### GIVEN DATA
***

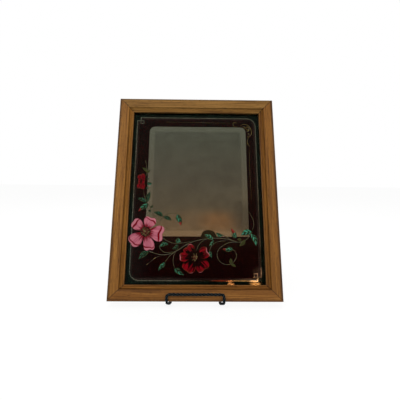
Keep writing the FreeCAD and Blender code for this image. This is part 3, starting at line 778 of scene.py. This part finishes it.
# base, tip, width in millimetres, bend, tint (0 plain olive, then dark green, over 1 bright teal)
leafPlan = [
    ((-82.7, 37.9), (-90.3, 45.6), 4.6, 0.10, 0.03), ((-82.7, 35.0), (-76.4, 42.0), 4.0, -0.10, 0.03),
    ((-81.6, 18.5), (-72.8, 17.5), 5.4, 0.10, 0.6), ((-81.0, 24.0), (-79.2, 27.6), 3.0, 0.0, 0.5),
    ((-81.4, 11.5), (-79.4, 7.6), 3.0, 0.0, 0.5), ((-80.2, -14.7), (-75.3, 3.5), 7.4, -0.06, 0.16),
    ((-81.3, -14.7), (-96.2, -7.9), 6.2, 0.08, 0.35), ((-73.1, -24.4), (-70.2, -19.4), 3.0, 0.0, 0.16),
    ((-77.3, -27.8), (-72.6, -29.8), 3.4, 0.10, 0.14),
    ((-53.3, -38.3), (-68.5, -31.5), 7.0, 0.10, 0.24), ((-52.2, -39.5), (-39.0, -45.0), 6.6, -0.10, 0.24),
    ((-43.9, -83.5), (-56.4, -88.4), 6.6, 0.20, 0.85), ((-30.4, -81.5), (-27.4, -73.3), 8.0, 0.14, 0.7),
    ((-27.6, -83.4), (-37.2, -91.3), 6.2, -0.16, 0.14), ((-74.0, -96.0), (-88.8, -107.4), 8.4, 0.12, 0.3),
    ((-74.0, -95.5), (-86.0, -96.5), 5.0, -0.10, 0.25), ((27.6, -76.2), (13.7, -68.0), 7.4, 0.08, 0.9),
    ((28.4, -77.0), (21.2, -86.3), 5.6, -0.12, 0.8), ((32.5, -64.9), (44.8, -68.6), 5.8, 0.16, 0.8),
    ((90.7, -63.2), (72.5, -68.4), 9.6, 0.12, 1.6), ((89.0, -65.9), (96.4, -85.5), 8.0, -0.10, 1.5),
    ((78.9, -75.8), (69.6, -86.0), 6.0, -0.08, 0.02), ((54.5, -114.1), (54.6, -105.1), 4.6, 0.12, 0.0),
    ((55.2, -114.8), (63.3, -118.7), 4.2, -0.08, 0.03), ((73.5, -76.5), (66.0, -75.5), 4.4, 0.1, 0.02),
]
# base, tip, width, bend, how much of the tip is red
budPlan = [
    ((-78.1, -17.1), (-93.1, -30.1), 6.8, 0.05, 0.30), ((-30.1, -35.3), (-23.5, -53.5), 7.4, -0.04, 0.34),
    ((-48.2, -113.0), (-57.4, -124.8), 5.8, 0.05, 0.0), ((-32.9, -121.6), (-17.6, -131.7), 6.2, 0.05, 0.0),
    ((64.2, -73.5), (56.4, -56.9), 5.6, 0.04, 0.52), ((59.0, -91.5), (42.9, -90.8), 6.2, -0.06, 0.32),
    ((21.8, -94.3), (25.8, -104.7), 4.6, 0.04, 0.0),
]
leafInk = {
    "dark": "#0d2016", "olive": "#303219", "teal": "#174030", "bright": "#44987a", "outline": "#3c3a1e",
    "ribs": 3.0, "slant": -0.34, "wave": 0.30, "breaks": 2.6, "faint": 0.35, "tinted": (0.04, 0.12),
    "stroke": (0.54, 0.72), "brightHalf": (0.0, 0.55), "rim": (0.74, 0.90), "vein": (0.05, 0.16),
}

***

Print out the whole listing exactly as it appears.

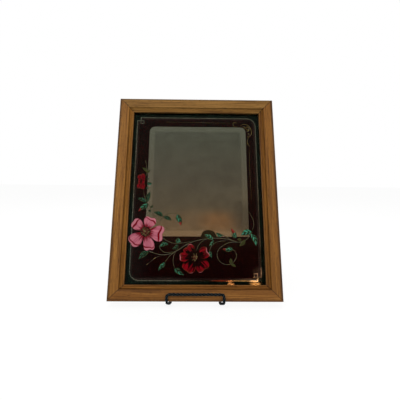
Keep writing the FreeCAD and Blender code for this image. This is part 3, starting at line 778 of scene.py. This part finishes it.
# base, tip, width in millimetres, bend, tint (0 plain olive, then dark green, over 1 bright teal)
leafPlan = [
    ((-82.7, 37.9), (-90.3, 45.6), 4.6, 0.10, 0.03), ((-82.7, 35.0), (-76.4, 42.0), 4.0, -0.10, 0.03),
    ((-81.6, 18.5), (-72.8, 17.5), 5.4, 0.10, 0.6), ((-81.0, 24.0), (-79.2, 27.6), 3.0, 0.0, 0.5),
    ((-81.4, 11.5), (-79.4, 7.6), 3.0, 0.0, 0.5), ((-80.2, -14.7), (-75.3, 3.5), 7.4, -0.06, 0.16),
    ((-81.3, -14.7), (-96.2, -7.9), 6.2, 0.08, 0.35), ((-73.1, -24.4), (-70.2, -19.4), 3.0, 0.0, 0.16),
    ((-77.3, -27.8), (-72.6, -29.8), 3.4, 0.10, 0.14),
    ((-53.3, -38.3), (-68.5, -31.5), 7.0, 0.10, 0.24), ((-52.2, -39.5), (-39.0, -45.0), 6.6, -0.10, 0.24),
    ((-43.9, -83.5), (-56.4, -88.4), 6.6, 0.20, 0.85), ((-30.4, -81.5), (-27.4, -73.3), 8.0, 0.14, 0.7),
    ((-27.6, -83.4), (-37.2, -91.3), 6.2, -0.16, 0.14), ((-74.0, -96.0), (-88.8, -107.4), 8.4, 0.12, 0.3),
    ((-74.0, -95.5), (-86.0, -96.5), 5.0, -0.10, 0.25), ((27.6, -76.2), (13.7, -68.0), 7.4, 0.08, 0.9),
    ((28.4, -77.0), (21.2, -86.3), 5.6, -0.12, 0.8), ((32.5, -64.9), (44.8, -68.6), 5.8, 0.16, 0.8),
    ((90.7, -63.2), (72.5, -68.4), 9.6, 0.12, 1.6), ((89.0, -65.9), (96.4, -85.5), 8.0, -0.10, 1.5),
    ((78.9, -75.8), (69.6, -86.0), 6.0, -0.08, 0.02), ((54.5, -114.1), (54.6, -105.1), 4.6, 0.12, 0.0),
    ((55.2, -114.8), (63.3, -118.7), 4.2, -0.08, 0.03), ((73.5, -76.5), (66.0, -75.5), 4.4, 0.1, 0.02),
]
# base, tip, width, bend, how much of the tip is red
budPlan = [
    ((-78.1, -17.1), (-93.1, -30.1), 6.8, 0.05, 0.30), ((-30.1, -35.3), (-23.5, -53.5), 7.4, -0.04, 0.34),
    ((-48.2, -113.0), (-57.4, -124.8), 5.8, 0.05, 0.0), ((-32.9, -121.6), (-17.6, -131.7), 6.2, 0.05, 0.0),
    ((64.2, -73.5), (56.4, -56.9), 5.6, 0.04, 0.52), ((59.0, -91.5), (42.9, -90.8), 6.2, -0.06, 0.32),
    ((21.8, -94.3), (25.8, -104.7), 4.6, 0.04, 0.0),
]
leafInk = {
    "dark": "#0d2016", "olive": "#303219", "teal": "#174030", "bright": "#44987a", "outline": "#3c3a1e",
    "ribs": 3.0, "slant": -0.34, "wave": 0.30, "breaks": 2.6, "faint": 0.35, "tinted": (0.04, 0.12),
    "stroke": (0.54, 0.72), "brightHalf": (0.0, 0.55), "rim": (0.74, 0.90), "vein": (0.05, 0.16),
}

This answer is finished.